On the short TTL versus active revocation, you've hit the core tension. The threat model dictates the control. If you're defending against a persistent attacker who has compromised an agent but not its private key, a short TTL is a slow bleed. They still have the valid cert until it expires. A CRL check is the only instantaneous kill switch. However, if your threat model includes an attacker who can intercept and manipulate traffic, forcing CRL/OCSP checks on every connection introduces a new online dependency and potential denial-of-service vector. You must decide which failure mode you can tolerate.
Trust but verify. Actually, just verify.
Your policy example is correct. The `list` on `pki_int/certs` is for CRL retrieval, which is critical.
Short TTL as revocation only works if your threat model excludes an active attacker. A compromised agent with a valid 8-hour cert is a persistent threat. CRL check is the kill switch.

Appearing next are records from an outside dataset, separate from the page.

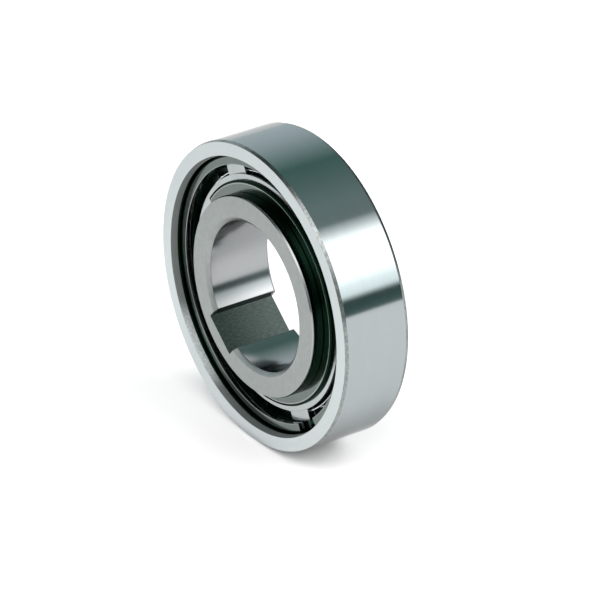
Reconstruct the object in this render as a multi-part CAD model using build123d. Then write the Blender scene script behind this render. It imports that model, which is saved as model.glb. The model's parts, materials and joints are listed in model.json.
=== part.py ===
from build123d import *
from math import asin, cos, degrees, radians, sin, sqrt
import os

# One-way sprag clutch of the bearing envelope 35 x 72 x 17.
# It stands on its rim: the axis is Y, the front face looks to -Y and +Z is up.
# The origin is the centre of the bore at mid width.
# Angles are seen from the front, from +X towards +Z. Lengths are millimetres.
# Axial sizes are half lengths from the middle of the width, the same front and rear.

# ---- Rings ----
bore_diameter = 35.0
hub_wall = 5.9            # bore to the outside of the hub
track_rise = 1.2          # the sprag track stands above the hub
race_gap = 7.4            # radial room between the inner track and the outer race
outer_wall = 4.0          # outer race to rim: makes the outside diameter 72
ring_width = 17.0
rim_chamfer = 0.8         # length of the lead-in along the rim
rim_chamfer_fall = 0.32   # fall of the lead-in on the radius
bore_chamfer = 0.8        # length of the flare along the bore
bore_chamfer_flare = 0.95 # rise of the flare on the radius
hub_chamfer = 0.55
hub_chamfer_fall = 0.2

# ---- Keyway in the bore ----
key_width = 10.0
key_depth = 2.4           # bore surface to keyway floor
key_angle = -130.15

# ---- Mouth of the outer ring ----
mouth_depth = 1.7         # length of the tapered mouth
mouth_taper = 0.33        # the mouth opens by this much on the radius
mouth_step = 0.2          # the land behind the mouth is this much wider than the race
mouth_land = 0.6          # land between the mouth and the groove

# ---- Internal retaining ring, in the bore of the outer ring ----
bore_ring_thickness = 1.4
bore_ring_reach = 2.1     # it stands this far inside the race
bore_ring_seat = 1.2      # it sits this deep in its groove
bore_ring_face = 1.7      # flat part of its front, before the bevel
bore_ring_bevel = 0.45    # axial fall of the bevel
bore_ring_gap_from = -61.0
bore_ring_gap_to = -48.2

# ---- External retaining ring, on the hub ----
hub_ring_thickness = 0.75
hub_ring_rise = 2.7       # it stands this far above the hub
hub_ring_seat = 0.8       # it sits this deep in its groove
hub_ring_bevel = 0.6      # radial width of the bevelled rim
hub_ring_edge = 0.55      # thickness left at the bevelled rim
hub_ring_gap_from = 145.3
hub_ring_gap_to = 163.0

# ---- Side disc and cage plate ----
disc_thickness = 0.55
disc_rise = 4.0           # the disc stands this far above the hub
plate_thickness = 0.55
plate_inset = 0.25        # the plate is this much smaller than the disc
lug_count = 2
lug_angle = 116.0         # middle of the first lug
lug_width = 7.2
rear_turn = 180.0         # the rear retaining rings are fitted this much further round

# ---- Cages ----
cage_thickness = 0.7
cage_offset = 1.1         # each cage stands this far off its race
cage_rail = 0.45          # rim left beside the windows

# ---- Sprags ----
sprag_count = 18
sprag_angle = -39.0       # middle of the first sprag
sprag_half_width = 2.6    # at the shoulders
sprag_waist = 1.9         # half width at the waist
sprag_offset = 0.35       # sideways offset of each cam centre, which makes it wedge
sprag_corner = 0.35
cam_radius = 3.4

# ---- Ribbon spring ----
ribbon_thickness = 0.2
ribbon_inset = 0.3        # the ribbon runs this far inside the sprag pivots
tongue_lift = 0.65        # rise of each tongue from its root to its tip
tongue_length = 3.5
tongue_rail = 0.4         # ribbon left beside each tongue

# ---- Clearances ----
slide_fit = 0.05          # discs and plates on the hub
seat_play = 0.03          # pieces that lie face to face
groove_play = 0.1         # retaining rings in their grooves
bore_ring_gap = 0.65      # between the bore rings and the lugs behind them
lug_gap = 0.45            # between the lug tips and the outer race
end_play = 0.15           # sprags between the window ends
cam_play = 0.035          # between a sprag at rest and each race
window_play = 0.5         # window beside a sprag, with room for it to tilt
lug_play = 0.15           # lugs in the notches of the outer cage

# ---- Sizes that follow ----
ring_half = ring_width / 2
bore_radius = bore_diameter / 2
hub_radius = bore_radius + hub_wall
track_radius = hub_radius + track_rise
race_radius = track_radius + race_gap
rim_radius = race_radius + outer_wall
pivot_radius = (track_radius + race_radius) / 2

land_end = ring_half - mouth_depth
bore_groove_front = land_end - mouth_land
bore_ring_front = bore_groove_front - groove_play
bore_ring_back = bore_ring_front - bore_ring_thickness
bore_groove_back = bore_ring_back - groove_play

plate_front = bore_ring_back - bore_ring_gap
plate_back = plate_front - plate_thickness
disc_back = plate_front + seat_play
disc_front = disc_back + disc_thickness
hub_ring_back = disc_front + seat_play
hub_ring_front = hub_ring_back + hub_ring_thickness
shoulder = plate_back - seat_play
cage_half = plate_back - seat_play
window_half = cage_half - cage_rail
sprag_half = window_half - end_play

disc_radius = hub_radius + disc_rise
seat_radius = hub_radius + slide_fit
lug_radius = race_radius - lug_gap
bore_ring_inner = race_radius - bore_ring_reach
bore_ring_outer = race_radius + bore_ring_seat
bore_ring_shoulder = bore_ring_inner + bore_ring_face
hub_ring_inner = hub_radius - hub_ring_seat
hub_ring_outer = hub_radius + hub_ring_rise
outer_cage_radius = race_radius - cage_offset
inner_cage_radius = track_radius + cage_offset
ribbon_radius = pivot_radius - ribbon_inset


def turned(corners):
    """Ring turned about the clutch axis from its (radius, offset) corners."""
    return revolve(make_face(Polyline(*corners, close=True)), Axis.Y)


def turned_even(corners):
    """Turned ring whose rear half is the mirror of the corners given."""
    rear = [(radius, -offset) for radius, offset in reversed(corners)]
    return turned(corners + rear)


def placed(shape, angle):
    """Turn a shape made at the top of the clutch round to an angle."""
    return Rot(0, 90 - angle, 0) * shape


def extruded(face_edges, half_length):
    """Prism along the clutch axis from edges drawn at the top of the clutch."""
    return extrude(Plane.XZ * make_face(face_edges), half_length, both=True)


def sector(start, end):
    """Wedge from the axis outwards between two angles, through the whole width."""
    reach = 2 * rim_radius
    corners = [(0, 0)]
    corners += [(reach * cos(radians(a)), reach * sin(radians(a))) for a in (start, end)]
    return extruded(Polyline(*corners, close=True), ring_width)


def pocket(left, right, radius, half_length):
    """Cutter through a thin ring at the top, between two tangential places."""
    cutter = Box(right - left, 2 * half_length, 2 * cage_offset)
    return Pos((left + right) / 2, 0, radius) * cutter


def sprag_angles():
    return [sprag_angle + 360 * k / sprag_count for k in range(sprag_count)]


def outer_ring():
    """Plain outer race with a tapered mouth and a retaining groove at each side."""
    groove_radius = bore_ring_outer + groove_play
    mouth_radius = race_radius + mouth_step
    return turned_even([
        (race_radius, bore_groove_back),
        (groove_radius, bore_groove_back),
        (groove_radius, bore_groove_front),
        (mouth_radius, bore_groove_front),
        (mouth_radius, land_end),
        (mouth_radius + mouth_taper, ring_half),
        (rim_radius - rim_chamfer_fall, ring_half),
        (rim_radius, ring_half - rim_chamfer),
    ])


def inner_ring():
    """Hub with bore and keyway, a raised sprag track and a ring groove at each side."""
    groove_radius = hub_ring_inner - groove_play
    ring = turned_even([
        (bore_radius, ring_half - bore_chamfer),
        (bore_radius + bore_chamfer_flare, ring_half),
        (hub_radius - hub_chamfer_fall, ring_half),
        (hub_radius, ring_half - hub_chamfer),
        (hub_radius, hub_ring_front + groove_play),
        (groove_radius, hub_ring_front + groove_play),
        (groove_radius, disc_front - groove_play),
        (hub_radius, disc_front - groove_play),
        (hub_radius, shoulder),
        (track_radius, shoulder),
    ])
    floor_radius = bore_radius + key_depth
    keyway = Pos(0, 0, floor_radius / 2) * Box(key_width, 2 * ring_width, floor_radius)
    return ring - placed(keyway, key_angle)


def bore_ring():
    """Bevelled internal retaining ring, open at its gap."""
    ring = turned([
        (bore_ring_inner, -bore_ring_back),
        (bore_ring_inner, -bore_ring_front),
        (bore_ring_shoulder, -bore_ring_front),
        (bore_ring_outer, bore_ring_bevel - bore_ring_front),
        (bore_ring_outer, -bore_ring_back),
    ])
    return ring - sector(bore_ring_gap_from, bore_ring_gap_to)


def hub_ring():
    """Bevelled external retaining ring on the hub, open at its gap."""
    ring = turned([
        (hub_ring_inner, -hub_ring_back),
        (hub_ring_inner, -hub_ring_front),
        (hub_ring_outer - hub_ring_bevel, -hub_ring_front),
        (hub_ring_outer, -hub_ring_back - hub_ring_edge),
        (hub_ring_outer, -hub_ring_back),
    ])
    return ring - sector(hub_ring_gap_from, hub_ring_gap_to)


def side_disc():
    """Flat polished disc that closes the sprag space on the hub side."""
    return turned([
        (seat_radius, -disc_back),
        (seat_radius, -disc_front),
        (disc_radius, -disc_front),
        (disc_radius, -disc_back),
    ])


def lug(reach, width, back, front):
    """One lug at the top, from inside the disc out to its reach."""
    root = disc_radius - plate_thickness
    block = Box(width, front - back, reach - root)
    return Pos(0, -(front + back) / 2, (reach + root) / 2) * block


def lug_angles():
    return [lug_angle + 360 * k / lug_count for k in range(lug_count)]


def cage_plate():
    """Sheet plate behind the side disc, with lugs that key the outer cage."""
    plate = turned([
        (seat_radius, -plate_back),
        (seat_radius, -plate_front),
        (disc_radius - plate_inset, -plate_front),
        (disc_radius - plate_inset, -plate_back),
    ])
    for angle in lug_angles():
        plate += placed(lug(lug_radius, lug_width, plate_back, plate_front), angle)
    return plate


def cage(inner_radius, half_length):
    """Thin cage ring with one window for each sprag."""
    ring = turned_even([
        (inner_radius, half_length),
        (inner_radius + cage_thickness, half_length),
    ])
    half_window = sprag_half_width + window_play
    middle = inner_radius + cage_thickness / 2
    cutter = pocket(-half_window, half_window, middle, window_half)
    for angle in sprag_angles():
        ring -= placed(cutter, angle)
    return ring


def outer_cage():
    """Outer cage: its rims reach past the plates and are notched for the lugs."""
    ring = cage(outer_cage_radius - cage_thickness, plate_front)
    notch_width = lug_width + 2 * lug_play
    notch = lug(race_radius, notch_width, cage_half, plate_front + seat_play)
    for angle in lug_angles():
        for side in (notch, mirror(notch, Plane.XZ)):
            ring -= placed(side, angle)
    return ring


def inner_cage():
    """Inner cage, held between the two plates."""
    return cage(inner_cage_radius, cage_half)


def tongue():
    """Spring tongue at the top, rising from the ribbon to the waist of its sprag."""
    tip_side = sprag_waist + window_play / 2
    root_side = tip_side + tongue_length + ribbon_thickness
    half = ribbon_thickness / 2
    tip_radius = ribbon_radius + tongue_lift
    corners = []
    for side, radius in (
        (root_side, ribbon_radius - half),
        (root_side, ribbon_radius + half),
        (tip_side, tip_radius + half),
        (tip_side, tip_radius - half),
    ):
        turn = asin(side / radius)
        corners.append((radius * sin(turn), radius * cos(turn)))
    return extruded(Polyline(*corners, close=True), cage_half - tongue_rail)


def ribbon_spring():
    """Thin spring strip through the sprag waists, with one tongue for each sprag."""
    half = ribbon_thickness / 2
    ring = turned_even([
        (ribbon_radius - half, cage_half),
        (ribbon_radius + half, cage_half),
    ])
    near = sprag_waist + window_play / 2
    cutter = pocket(-near, near + tongue_length, ribbon_radius, window_half)
    leaf = tongue()
    for angle in sprag_angles():
        ring -= placed(cutter, angle)
    for angle in sprag_angles():
        ring += placed(leaf, angle)
    return ring


def sprag():
    """Sprag at the top: two cam arcs with their centres offset, and a hollow waist."""
    outer_reach = race_radius - cam_play - cam_radius
    inner_reach = track_radius + cam_play + cam_radius
    outer_centre = sqrt(outer_reach**2 - sprag_offset**2)
    inner_centre = sqrt(inner_reach**2 - sprag_offset**2)

    def cam_point(side, centre, direction):
        rise = sqrt(cam_radius**2 - (side - direction * sprag_offset)**2)
        return (side, centre + direction * rise)

    wide = sprag_half_width
    top = [cam_point(side, outer_centre, 1) for side in (-wide, sprag_offset, wide)]
    bottom = [cam_point(side, inner_centre, -1) for side in (wide, -sprag_offset, -wide)]
    outline = [
        ThreePointArc(*top),
        ThreePointArc(top[2], (sprag_waist, pivot_radius), bottom[0]),
        ThreePointArc(*bottom),
        ThreePointArc(bottom[2], (-sprag_waist, pivot_radius), top[0]),
    ]
    face = make_face(outline)
    face = fillet(face.vertices(), sprag_corner)
    return extrude(Plane.XZ * face, sprag_half, both=True)


def rear(shape, turn=0.0):
    """The same piece at the rear side, turned further round if need be."""
    return Rot(0, -turn, 0) * mirror(shape, Plane.XZ)


pieces = {
    "outer_ring": outer_ring(),
    "inner_ring": inner_ring(),
    "front_bore_ring": bore_ring(),
    "rear_bore_ring": rear(bore_ring(), rear_turn),
    "front_hub_ring": hub_ring(),
    "rear_hub_ring": rear(hub_ring(), rear_turn),
    "front_side_disc": side_disc(),
    "rear_side_disc": rear(side_disc()),
    "front_cage_plate": cage_plate(),
    "rear_cage_plate": rear(cage_plate()),
    "outer_cage": outer_cage(),
    "inner_cage": inner_cage(),
    "ribbon_spring": ribbon_spring(),
}
for number, angle in enumerate(sprag_angles(), start=1):
    pieces[f"sprag_{number:02d}"] = placed(sprag(), angle)

os.makedirs("parts", exist_ok=True)
for name, shape in pieces.items():
    export_step(shape, f"parts/{name}.step")
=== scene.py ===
import json
import math

import bmesh
import bpy
from mathutils import Matrix, Vector


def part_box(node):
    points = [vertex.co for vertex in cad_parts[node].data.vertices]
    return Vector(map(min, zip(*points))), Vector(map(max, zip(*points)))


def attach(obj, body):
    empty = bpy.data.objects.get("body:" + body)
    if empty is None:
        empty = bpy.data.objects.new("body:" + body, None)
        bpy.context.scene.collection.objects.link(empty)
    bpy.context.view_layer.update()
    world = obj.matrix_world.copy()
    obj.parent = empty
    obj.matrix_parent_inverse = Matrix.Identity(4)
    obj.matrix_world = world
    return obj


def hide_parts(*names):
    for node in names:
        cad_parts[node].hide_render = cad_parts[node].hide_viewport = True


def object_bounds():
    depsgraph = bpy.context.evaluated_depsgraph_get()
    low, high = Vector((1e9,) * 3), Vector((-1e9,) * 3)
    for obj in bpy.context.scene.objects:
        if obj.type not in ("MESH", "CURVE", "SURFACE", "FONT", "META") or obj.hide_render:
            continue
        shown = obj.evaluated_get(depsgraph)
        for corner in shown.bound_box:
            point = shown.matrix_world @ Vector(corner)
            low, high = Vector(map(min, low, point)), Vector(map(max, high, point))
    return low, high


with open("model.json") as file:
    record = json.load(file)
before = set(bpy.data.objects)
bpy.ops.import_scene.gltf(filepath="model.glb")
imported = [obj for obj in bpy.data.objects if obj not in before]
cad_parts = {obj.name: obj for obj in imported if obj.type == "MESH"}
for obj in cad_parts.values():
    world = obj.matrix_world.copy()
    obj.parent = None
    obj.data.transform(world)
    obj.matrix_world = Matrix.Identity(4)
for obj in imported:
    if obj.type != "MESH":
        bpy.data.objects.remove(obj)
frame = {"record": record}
cad_low, cad_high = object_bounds()

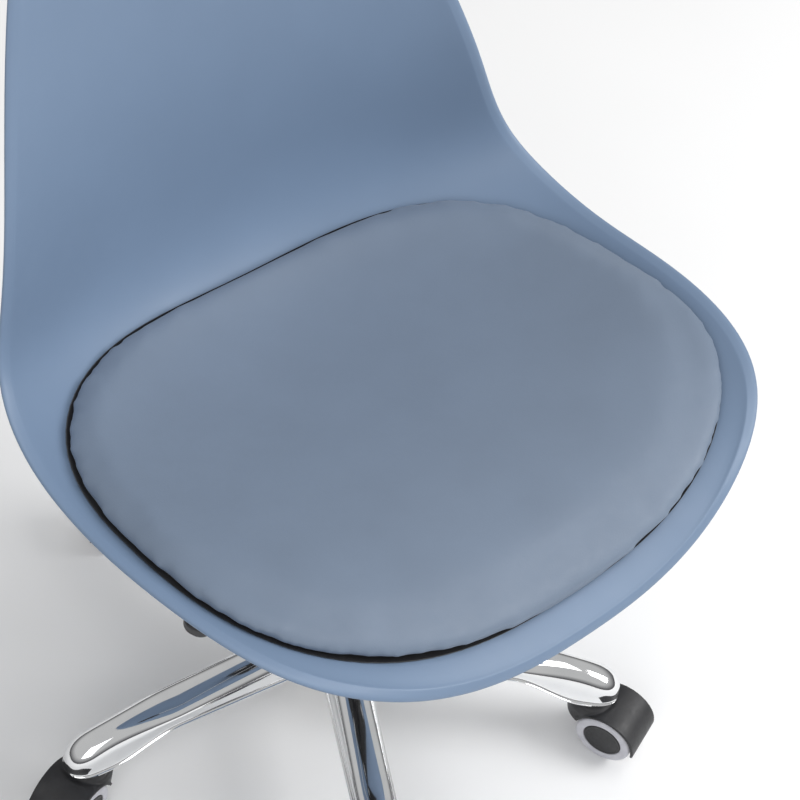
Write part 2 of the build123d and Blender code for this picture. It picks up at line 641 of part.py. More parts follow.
def make_lever_grip():
    """Flat paddle on the rod's end; modelled along +X from the rod's end, then turned."""
    grip = Box(GRIP_LENGTH, 2 * GRIP_HALF_WIDTH, 2 * GRIP_HALF_HEIGHT)
    grip = fillet(grip.edges().filter_by(Axis.Z), GRIP_HALF_WIDTH * 0.9)
    rims = grip.edges().group_by(Axis.Z)
    grip = Pos(GRIP_LENGTH / 2 - GRIP_BORE, 0, 0) * fillet(rims[-1] + rims[0], GRIP_HALF_HEIGHT * 0.5)
    grip -= Pos(-GRIP_BORE / 2, 0, 0) * Rot(0, 90, 0) * Cylinder(LEVER_RADIUS, GRIP_BORE)
    return Pos(*lever_end(LEVER_OUTER_RUN)) * Rot(0, 0, 180 + LEVER_BEND_ANGLE) * grip


# ---------------------------------------------------------------- shell
def make_seat_shell():
    skin = Solid.thicken(surface_face(on_surface), SHELL_WALL)
    low_point = shell_point(0, 0.35).Z
    if skin.bounding_box().min.Z > low_point - SHELL_WALL / 2:
        skin = Solid.thicken(surface_face(on_surface), -SHELL_WALL)
    trimmed = Part() + skin & rim_prism()
    for x, y in bolt_places():
        trimmed += Pos(x, y, 0) * disc(BOSS_RADIUS, PLATE_TOP, BOARD_Z)
    for x, y in bolt_places():
        trimmed -= Pos(x, y, 0) * disc(BOLT_RADIUS + 0.4, PLATE_TOP, BOARD_Z)
    return max(trimmed.solids(), key=lambda s: s.volume)


# ---------------------------------------------------------------- cushion
def cushion_outline(inset, bottom, height):
    """Upright prism on the cushion's rounded-square outline."""
    steps = 40
    half_width = CUSHION_HALF_WIDTH - inset
    half_depth = (CUSHION_FRONT + CUSHION_BACK) / 2 - inset
    middle = (CUSHION_BACK - CUSHION_FRONT) / 2
    power = CUSHION_CORNER_POWER
    points = []
    for i in range(steps):
        angle = 2 * pi * i / steps
        across, along = sin(angle), -cos(angle)
        radius = (abs(across / half_width) ** power + abs(along / half_depth) ** power) ** (-1 / power)
        points.append((radius * across, middle + radius * along))
    return Pos(0, 0, bottom) * extrude(make_face(Spline(*points, periodic=True)), amount=height)


def cushion_share(x, y):
    """0 at the middle of the cushion, 1 on its outline."""
    half_depth = (CUSHION_FRONT + CUSHION_BACK) / 2
    along = (y - (CUSHION_BACK - CUSHION_FRONT) / 2) / half_depth
    power = CUSHION_CORNER_POWER
    return (abs(x / CUSHION_HALF_WIDTH) ** power + abs(along) ** power) ** (1 / power)


def cushion_form(inset):
    """Cushion between the dish and its crown; inset makes the foam inside the cover."""
    tall = 120.0

    def underside(x, t):
        return CUSHION_GAP + inset

    def crown(x, t):
        share = min(cushion_share(x, shell_point(x, t).Y), 1.3)
        return CUSHION_EDGE + CUSHION_CROWN * (1 - share ** 2.4) - inset

    end = CUSHION_PROFILE_END
    above = Solid.extrude(surface_face(underside, t_end=end, rows=13), Vector(0, 0, tall))
    below = Solid.extrude(surface_face(crown, t_end=end, rows=13), Vector(0, 0, -tall))
    outline = cushion_outline(inset, DISH_Z - 20.0, 2 * tall)
    body = (Part() + above) & (Part() + below) & outline
    return max(body.solids(), key=lambda s: s.volume)


def make_board():
    board = slab(BOARD_LENGTH_X, BOARD_LENGTH_Y, BOARD_CORNER, BOARD_Z, BOARD_Z + BOARD_THICKNESS)
    for x, y in bolt_places():
        board -= Pos(x, y, 0) * disc(NUT_RADIUS, BOARD_Z, BOARD_Z + BOARD_THICKNESS)
    return board


def make_nuts():
    top = BOARD_Z + BOARD_THICKNESS
    one = ring(NUT_RADIUS, BOLT_RADIUS, BOARD_Z, top)
    one += ring(NUT_FLANGE_RADIUS, BOLT_RADIUS, top, top + NUT_FLANGE)
    return [Pos(x, y, 0) * one for x, y in bolt_places()]


def make_bolts():
    head_top = PLATE_Z - SPRING_WASHER
    shank = disc(BOLT_RADIUS, head_top, BOARD_Z + BOARD_THICKNESS)
    head = disc(BOLT_HEAD_RADIUS, head_top - BOLT_HEAD_HEIGHT, head_top)
    recess = Pos(0, 0, head_top - BOLT_HEAD_HEIGHT) * extrude(RegularPolygon(2.6, 6), amount=2.5)
    one = shank + head - recess
    return [Pos(x, y, 0) * one for x, y in bolt_places()]


def make_spring_washers():
    one = ring(BOLT_HEAD_RADIUS - 0.5, BOLT_RADIUS + 0.2, PLATE_Z - SPRING_WASHER, PLATE_Z)
    split = Box(2 * BOLT_HEAD_RADIUS, 0.8, 4 * SPRING_WASHER)
    one -= Pos(BOLT_HEAD_RADIUS, 0, PLATE_Z) * Rot(0, 20, 0) * split
    return [Pos(x, y, 0) * max(one.solids(), key=lambda s: s.volume) for x, y in bolt_places()]


def make_cushion_parts():
    """Cover skin, foam and board: each fills what the one inside it leaves."""
    outer = cushion_form(0.0)
    inner = cushion_form(CUSHION_SKIN)
    board = make_board()
    keep_out = slab(BOARD_LENGTH_X, BOARD_LENGTH_Y, BOARD_CORNER, 0, BOARD_Z + BOARD_THICKNESS)
    nuts = Part() + make_nuts()
    boss_room = Part()
    for x, y in bolt_places():
        boss_room += Pos(x, y, 0) * disc(BOSS_RADIUS + 1.0, 0, BOARD_Z)
    cover = (Part() + outer) - inner - keep_out - boss_room
    foam = (Part() + inner) - keep_out - nuts - boss_room
    return cover, foam, board


# ---------------------------------------------------------------- write every piece
def build():
    """All pieces: node name to a solid or a list of separate solids."""
    pieces = {
        "base_hub": make_hub(),
        "caster_sockets": make_sockets(),
        "caster_stems": make_stems(),
        "grip_rings": make_grip_rings(),
        "column_tube": make_column_tube(),
        "guide_bush": make_guide_bush(),
        "bearing_washers": make_bearing_washers(),
        "bearing_balls": make_bearing_balls(),
        "cover_lower": make_cover_lower(),
        "cover_middle": make_cover_middle(),
        "cover_upper": make_cover_upper(),
        "piston_rod": make_piston_rod(),
        "rod_clip": make_rod_clip(),
        "gas_cylinder": make_gas_cylinder(),
        "release_button": make_release_button(),
        "seat_plate": make_seat_plate(),
        "lever_rod": make_lever_rod(),
        "lever_grip": make_lever_grip(),
        "seat_shell": make_seat_shell(),
        "seat_bolts": make_bolts(),
        "spring_washers": make_spring_washers(),
        "t_nuts": make_nuts(),
    }
    cover, foam, board = make_cushion_parts()
    pieces["cushion_cover"] = cover
    pieces["cushion_foam"] = foam
    pieces["cushion_board"] = board

    leg = make_leg()
    hood = make_hood()
    axle = make_axle()
    for i in range(LEG_COUNT):
        name = f"caster_{i + 1}"
        place = caster_place(i)
        pieces[f"leg_{i + 1}"] = Rot(0, 0, leg_angle(i)) * leg
        pieces[f"{name}_hood"] = place * hood
        pieces[f"{name}_axle"] = place * axle
        for side, word in ((1, "left"), (-1, "right")):
            pieces[f"{name}_wheel_{word}"] = place * make_wheel(side)
            pieces[f"{name}_tread_{word}"] = place * make_tread(side)
    return pieces


def solids_of(shape):
    """Flat list of the solids in a shape or a list of shapes."""
    items = shape if isinstance(shape, list) else [shape]
    found = []
    for item in items:
        found += list(item.solids())
    return found


def main():
    os.makedirs("parts", exist_ok=True)
    for name, shape in build().items():
        solids = solids_of(shape)
        whole = solids[0] if len(solids) == 1 else Compound(children=solids)
        whole.label = name
        export_step(whole, f"parts/{name}.step")


main()
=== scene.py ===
"""Swivel office chair: visible pieces and materials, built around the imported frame.

Shapes are worked out in millimetres and written in metres. +Z up, the sitter faces -Y.
"""
import bpy
import bmesh
import json
from math import atan2, cos, degrees, pi, radians, sin
from mathutils import Matrix, Vector


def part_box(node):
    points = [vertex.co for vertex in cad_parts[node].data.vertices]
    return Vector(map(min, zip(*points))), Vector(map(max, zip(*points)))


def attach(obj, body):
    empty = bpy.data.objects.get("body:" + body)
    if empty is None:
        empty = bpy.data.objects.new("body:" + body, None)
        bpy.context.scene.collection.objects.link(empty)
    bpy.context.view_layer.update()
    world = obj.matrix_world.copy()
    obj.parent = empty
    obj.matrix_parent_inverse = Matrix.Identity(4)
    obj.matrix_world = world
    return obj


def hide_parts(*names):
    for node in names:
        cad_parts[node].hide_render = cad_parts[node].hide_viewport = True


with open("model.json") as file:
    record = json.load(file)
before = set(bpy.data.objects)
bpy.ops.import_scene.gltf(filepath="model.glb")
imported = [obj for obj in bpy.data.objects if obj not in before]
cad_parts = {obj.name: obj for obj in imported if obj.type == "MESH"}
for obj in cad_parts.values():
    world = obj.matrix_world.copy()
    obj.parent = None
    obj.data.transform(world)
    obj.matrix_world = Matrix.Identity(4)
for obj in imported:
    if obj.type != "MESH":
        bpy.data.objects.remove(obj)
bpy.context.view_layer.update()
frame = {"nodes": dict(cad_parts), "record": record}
MM = 0.001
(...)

The Vault agent SPOF is the real issue. HA is mandatory, not optional. Stagger renewals. Bake the Vault CLI into the agent image to remove the network sidecar dependency, but you're just trading one problem for secret distribution.
Drop the --privileged flag.
Exactly, that's the tension. You can't fully replace one with the other.
The short TTL is your containment for normal churn - leaked creds, decommissioned services. The CRL is your emergency stop for a live intrusion. I run both: a 24-hour TTL for sanity, but my monitoring stack is configured to slam a cert onto the CRL instantly if an agent starts beaconing to a strange IP.
Trading the sidecar for a baked-in CLI is a solid move for reliability, but you're right, it just moves the secret problem. I've had some luck with a short-lived, Vault-signed JWT for the initial bootstrap on the baked CLI, but then you're back to managing that bootstrap secret. It's turtles all the way down.